Reserves Sufficient to Cover 7.6 Months of Retained Imports

The international reserves of Bank Negara Malaysia (BNM) increased further by US$0.1bn to US$101.5bn as at 31st October 2017, compared with US$101.4bn as at 13th October 2017. On a month-on-month basis, the country’s reserves position was higher by US$0.3bn in October (US$101.2bn in September). The country’s reserves also improved in Ringgit terms, rising from RM427.7bn as at end-September to RM428.9bn as at end-October 2017. The current level of reserves is sufficient to finance 7.8 months of retained imports, whereas reserve coverage of short-term external debt remained unchanged at 1.1 times.

The country’s reserve level has been above US$100bn for three straight months, may be attributed partly to net export earnings, where cumulative trade surplus for the first nine months rose by 15.6% yoy to RM69.6bn (RM60.2bn in 9M16). This was despite foreign holdings of Malaysian bills and bonds declined by RM2.8bn in October, attributable to Malaysian Government Securities (MGS) and private debt securities (PDS), which fell by RM6.7bn and RM0.6bn respectively during the month. We believe that the sustainability of trade surplus, and hence the current account surplus position, will continue to support reserve level in the country. We are projecting reserves to stay slightly above US$100bn by end-2017. Meanwhile, on the equity market, there has been an outflow by foreign investors for the month of October at RM0.23m, the third month of foreign selling this year. Nonetheless, the foreign selling has been narrowed in October as compared to the month of September (RM0.74m) and August (RM0.24m), bringing down the cumulative fund inflow for the year to RM9.9bn year-to-date.
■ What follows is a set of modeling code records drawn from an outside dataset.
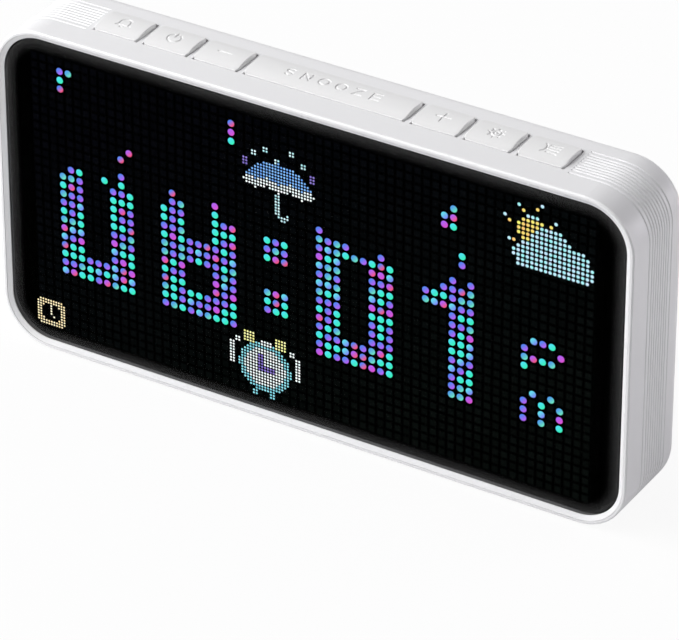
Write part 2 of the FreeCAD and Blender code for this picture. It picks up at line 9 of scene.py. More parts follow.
import bmesh
import bpy
import numpy as np
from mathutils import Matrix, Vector


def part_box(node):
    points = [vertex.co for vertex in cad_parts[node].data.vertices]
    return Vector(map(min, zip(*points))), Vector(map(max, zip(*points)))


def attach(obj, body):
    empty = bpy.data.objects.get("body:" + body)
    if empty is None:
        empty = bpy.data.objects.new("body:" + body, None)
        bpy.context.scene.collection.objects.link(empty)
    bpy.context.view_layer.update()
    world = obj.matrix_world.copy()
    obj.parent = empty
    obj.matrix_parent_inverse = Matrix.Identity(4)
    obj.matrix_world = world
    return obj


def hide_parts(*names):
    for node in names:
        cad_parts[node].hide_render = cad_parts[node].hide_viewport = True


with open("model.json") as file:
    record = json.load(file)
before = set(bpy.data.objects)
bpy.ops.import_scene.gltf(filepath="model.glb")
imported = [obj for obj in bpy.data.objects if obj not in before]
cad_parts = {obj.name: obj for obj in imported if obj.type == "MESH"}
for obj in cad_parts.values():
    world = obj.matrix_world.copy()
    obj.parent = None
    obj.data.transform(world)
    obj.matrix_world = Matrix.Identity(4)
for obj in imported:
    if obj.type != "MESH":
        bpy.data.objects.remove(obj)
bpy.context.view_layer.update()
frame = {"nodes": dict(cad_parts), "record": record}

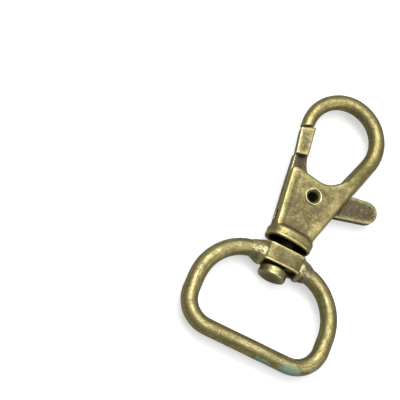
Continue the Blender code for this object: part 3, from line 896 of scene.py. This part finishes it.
# Ring: eye, bent wire and the two weld beads, leaning together on the pin
ring = {
    "wire": 1.65, "halfWidth": 15.68, "lowY": -27.6, "startY": -7.9,
    "bowHeight": 10.2, "corner": 5.5, "lean": 3.2,
    "eyeLow": -9.5, "eyeTop": -5.75, "eyeWide": 4.25, "eyeDeep": 2.95,
    "eyeBore": 1.75, "eyeHollow": 0.75, "eyeWall": 0.55,
}


def leaning():
    turn = Matrix.Rotation(math.radians(ring["lean"]), 4, "Z")
    return Matrix.Translation(eyeMiddle) @ turn @ Matrix.Translation(-eyeMiddle)


def leanOver(piece):
    piece.data.transform(leaning())


def wirePath():
    reach = ring["halfWidth"] - ring["wire"]
    startX = ring["eyeWide"] + 0.1
    barY = ring["lowY"] + ring["wire"]
    half = []
    for a in np.radians(np.linspace(90, 0, 44)):
        half.append(
            (startX + (reach - startX) * math.cos(a), ring["startY"] - ring["bowHeight"] * (1 - math.sin(a)))
        )
    corner = (reach - ring["corner"], barY + ring["corner"])
    half += between(half[-1], arc(corner, ring["corner"], 0, 0, 1)[0], (0.35, 0.7))
    half += arc(corner, ring["corner"], 0, -90, 32)
    half += between(half[-1], (-half[-1][0], half[-1][1]), np.linspace(0, 0.5, 16)[1:-1])
    return [(x, y, 0.0) for x, y in half] + [(-x, y, 0.0) for x, y in reversed(half)]


def markAlong(piece, path, name):
    # length along the wire and the place round it, for lines that follow the bend
    line = np.array([at(*point) for point in path])
    steps = np.linalg.norm(np.diff(line, axis=0), axis=1)
    lengths = np.concatenate([[0], np.cumsum(steps)])
    tangents = np.gradient(line, axis=0)
    tangents /= np.linalg.norm(tangents, axis=1)[:, None]
    places = np.array([vertex.co for vertex in piece.data.vertices])
    nearest = np.concatenate([
        np.argmin(((part[:, None, :] - line[None]) ** 2).sum(2), axis=1)
        for part in np.array_split(places, 24)
    ])
    gap = places - line[nearest]
    along = lengths[nearest] + (gap * tangents[nearest]).sum(1)
    sideways = gap[:, 0] * tangents[nearest][:, 1] - gap[:, 1] * tangents[nearest][:, 0]
    values = np.stack([along, sideways, gap[:, 2]], 1).astype(np.float32)
    layer = piece.data.attributes.new(name, "FLOAT_VECTOR", "POINT")
    layer.data.foreach_set("vector", values.ravel())


def makeEye():
    low, top, wide, deep = ring["eyeLow"], ring["eyeTop"], ring["eyeWide"], ring["eyeDeep"]
    middle = (low + top) / 2
    half = [(0.0, 0.2), (0.04, 0.07), (0.12, 0.0), (0.3, 0.0), (0.5, 0.08), (0.85, 0.15)]
    rows = [(low + up, wide - inset, deep - inset) for up, inset in half]
    rows.append((middle, wide - 0.2, deep - 0.2))
    rows += [(top - up, wide - inset, deep - inset) for up, inset in reversed(half)]
    eye = turned("swivelEye", rows, 80, 5.0)
    bore = ring["eyeBore"]
    boreRows = [
        (low - 0.5, bore + 0.6), (low + 0.1, bore + 0.25), (low + 0.4, bore), (top - 0.4, bore),
        (top - 0.1, bore + 0.25), (top + 0.5, bore + 0.6),
    ]
    cut(eye, turned("eyeBore", [(y, r, r) for y, r in boreRows], 48))
    wall = ring["eyeWall"]
    hollow = [
        (low - 0.5, wide - wall, deep - wall),
        (low + ring["eyeHollow"], wide - wall - 0.1, deep - wall - 0.1),
    ]
    cut(eye, turned("eyeHollow", hollow, 48, 4.0))
    melt(eye, 0.12, 2)
    roughenShape(eye, 1.6, 0.07)
    markRelief(eye, lift=lambda places: np.full(len(places), -0.12))
    leanOver(eye)
    settle(eye, "ring", "swivel_eye", eyeBrass)


def makeWire():
    path = wirePath()
    bar = bentBar("ringWire", path, [ring["wire"]] * len(path), 26)
    markAlong(bar, path, "wirePath")
    roughenShape(bar, 3.0, 0.07)
    markRelief(bar, 1)
    leanOver(bar)
    settle(bar, "ring", "ring_wire", wireBrass)


verdigris = {
    # on the straight bar: how far along from its middle, how far below its axis, size
    "onBar": [(3.9, 1.6, 0.95), (9.3, 1.0, 1.6)],
    # round the bar's end: degrees down the corner, how far outside its axis, size
    "onCorner": [(41, 1.85, 1.0)],
    "height": 0.45,
    "stretch": (0.6, 1.0, 1.0), "raggedness": 2.6, "edge": 0.25, "colour": (0.14, 0.265, 0.19, 1),
    "cover": 0.82, "roughness": 0.3,
}


def patchPlaces():
    # the middle and the size of each patch, leaning with the ring
    barY = ring["lowY"] + ring["wire"]
    corner = (ring["halfWidth"] - ring["wire"] - ring["corner"], barY + ring["corner"])
    patches = [(along, barY - below, size) for along, below, size in verdigris["onBar"]]
    for angle, outside, size in verdigris["onCorner"]:
        patches.append((*arc(corner, ring["corner"] + outside, -angle, -angle, 1)[0], size))
    return [(leaning() @ at(x, y, verdigris["height"]), size) for x, y, size in patches]


def addVerdigris(material):
    # a few ragged patches of green corrosion low on the bar and round its end
    tree = material.node_tree
    shader = next(node for node in tree.nodes if node.type == "BSDF_PRINCIPLED")
    bare = {
        name: shader.inputs[name].links[0].from_socket for name in ("Base Color", "Roughness", "Metallic")
    }
    place = stretchNode(tree, tree.nodes.new("ShaderNodeTexCoord").outputs["Object"], (metre, metre, metre))
    ragged = noiseNode(tree, place, 0.8, 5.0, 0.65)
    ragged = mathNode(tree, "MULTIPLY", mathNode(tree, "SUBTRACT", ragged, 0.5), verdigris["raggedness"])
    squeezed = stretchNode(tree, place, verdigris["stretch"])
    patches = 0.0
    for middle, size in patchPlaces():
        gap = tree.nodes.new("ShaderNodeVectorMath")
        gap.operation = "DISTANCE"
        wire(tree, squeezed, gap.inputs[0])
        gap.inputs[1].default_value = [a * b for a, b in zip(middle, verdigris["stretch"])]
        reach = mathNode(tree, "ADD", gap.outputs["Value"], ragged)
        patches = mathNode(tree, "MAXIMUM", rangeNode(tree, reach, size, size - verdigris["edge"]), patches)
    cover = mathNode(tree, "MULTIPLY", patches, verdigris["cover"])
    wire(tree, mixColour(tree, cover, bare["Base Color"], verdigris["colour"]), shader.inputs["Base Color"])
    rough = mathNode(
        tree, "ADD", bare["Roughness"], mathNode(tree, "MULTIPLY", cover, verdigris["roughness"]), True,
    )
    wire(tree, rough, shader.inputs["Roughness"])
    metal = mathNode(tree, "MULTIPLY", bare["Metallic"], mathNode(tree, "SUBTRACT", 1.0, cover))
    wire(tree, metal, shader.inputs["Metallic"])


welds = {
    # distance from the axis, radius: from inside the eye out onto the wire
    "rows": [
        (3.4, 2.2), (3.8, 2.5), (4.35, 2.45), (4.9, 2.25),
        (5.4, 2.08), (5.9, 1.93), (6.3, 1.75), (6.7, 1.55),
    ],
    "lumps": 0.26, "lumpSize": 1.1,
}


def makeWeld(name, node, side):
    # melt run round the joint
    path = [(side * x, ring["startY"] - 0.06 * max(x - 4.5, 0) ** 2, 0.0) for x, _ in welds["rows"]]
    bead = bentBar(name, path, [radius for _, radius in welds["rows"]], 12)
    melt(bead, 0.1, 4)
    roughenShape(bead, welds["lumpSize"], welds["lumps"])
    melt(bead, 0.09, 2)
    markRelief(bead, 2)
    leanOver(bead)
    settle(bead, "ring", node, weldBrass)


addVerdigris(wireBrass)
makeEye()
makeWire()
makeWeld("weldLeft", "weld_left", -1)
makeWeld("weldRight", "weld_right", 1)


# Floor, light and camera
studio = {
    "floorSize": 3.0, "floorColour": (0.58, 0.58, 0.58), "floorGlow": 0.5,
    "floorBounce": (0.33, 0.32, 0.29), "worldLight": 0.335,
    "lights": [
        # name, place from the object's middle, size, power
        ("topLight", (-0.06, 0.10, 0.50), 0.50, 2.7),
        ("keyLight", (-0.20, 0.16, 0.40), 0.22, 0.62),
        ("fillLight", (0.34, -0.10, 0.30), 0.20, 0.5),
    ],
}
camera = {"place": (-0.054529, -0.087520, 0.221620), "turn": (14.150, -17.008, 26.149), "lens": 110.75}


def makeStudio():
    scene = bpy.context.scene
    scene.view_settings.view_transform = "Standard"
    clearSelection()
    bpy.ops.mesh.primitive_plane_add(size=studio["floorSize"], location=(0, 0, cadLow.z - 0.00002))
    floor = named("floor")
    paper = bpy.data.materials.new("paper")
    paper.use_nodes = True
    tree = paper.node_tree
    tree.nodes.remove(tree.nodes["Principled BSDF"])
    seen = tree.nodes.new("ShaderNodeBsdfDiffuse")
    seen.inputs["Color"].default_value = (*studio["floorColour"], 1)
    # what the metal mirrors is dimmer, as under a light tent
    bounced = tree.nodes.new("ShaderNodeBsdfDiffuse")
    bounced.inputs["Color"].default_value = (*studio["floorBounce"], 1)
    path = tree.nodes.new("ShaderNodeLightPath")
    either = tree.nodes.new("ShaderNodeMixShader")
    wire(tree, path.outputs["Is Camera Ray"], either.inputs[0])
    wire(tree, bounced.outputs[0], either.inputs[1])
    glow = tree.nodes.new("ShaderNodeEmission")
    glow.inputs["Strength"].default_value = studio["floorGlow"]
    lit = tree.nodes.new("ShaderNodeAddShader")
    wire(tree, seen.outputs[0], lit.inputs[0])
    wire(tree, glow.outputs[0], lit.inputs[1])
    wire(tree, lit.outputs[0], either.inputs[2])
    wire(tree, either.outputs[0], tree.nodes["Material Output"].inputs["Surface"])
    floor.data.materials.append(paper)

    world = bpy.data.worlds.new("studioWorld")
    scene.world = world
    world.use_nodes = True
    background = world.node_tree.nodes["Background"]
    background.inputs["Color"].default_value = (1, 1, 1, 1)
    background.inputs["Strength"].default_value = studio["worldLight"]

    middle = (cadLow + cadHigh) / 2
    for name, place, size, power in studio["lights"]:
        bpy.ops.object.light_add(type="AREA", location=middle + Vector(place))
        lamp = bpy.context.active_object
        lamp.name = name
        lamp.data.shape = "DISK"
        lamp.data.size = size
        lamp.data.energy = power
        lamp.rotation_euler = (-Vector(place)).to_track_quat("-Z", "Y").to_euler()

    bpy.ops.object.camera_add(location=camera["place"], rotation=[math.radians(a) for a in camera["turn"]])
    view = bpy.context.active_object
    view.name = "mainCamera"
    view.data.lens = camera["lens"]
    view.data.sensor_width = 36
    view.data.clip_start = 0.01
    scene.camera = view


makeStudio()
print("studio ready")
Despite the net portfolio outflow from both the equity and bond market in recent months, reserves continued to trend slightly higher, while the short forward position by BNM also improved from US$15.7bn in August to US$12.2bn in September. We believe this reflected signs of the Ringgit possibly gaining some strength going forward, particularly when BNM forex measures is expected to cushion some portfolio outflows in the short term. We believe that BNM’s measure to make it compulsory for businesses to convert up to 75% of their exports proceeds into Ringgit is beginning to take full effect. At the moment, the portfolio outflow is also manageable. However, going into 2018, especially towards the second half of 2018, there is possibility of some risk of further capital outflow originated from both US fiscal and monetary policy, leading to US$ strength, which may put some downside risk for the Ringgit, but only gradually.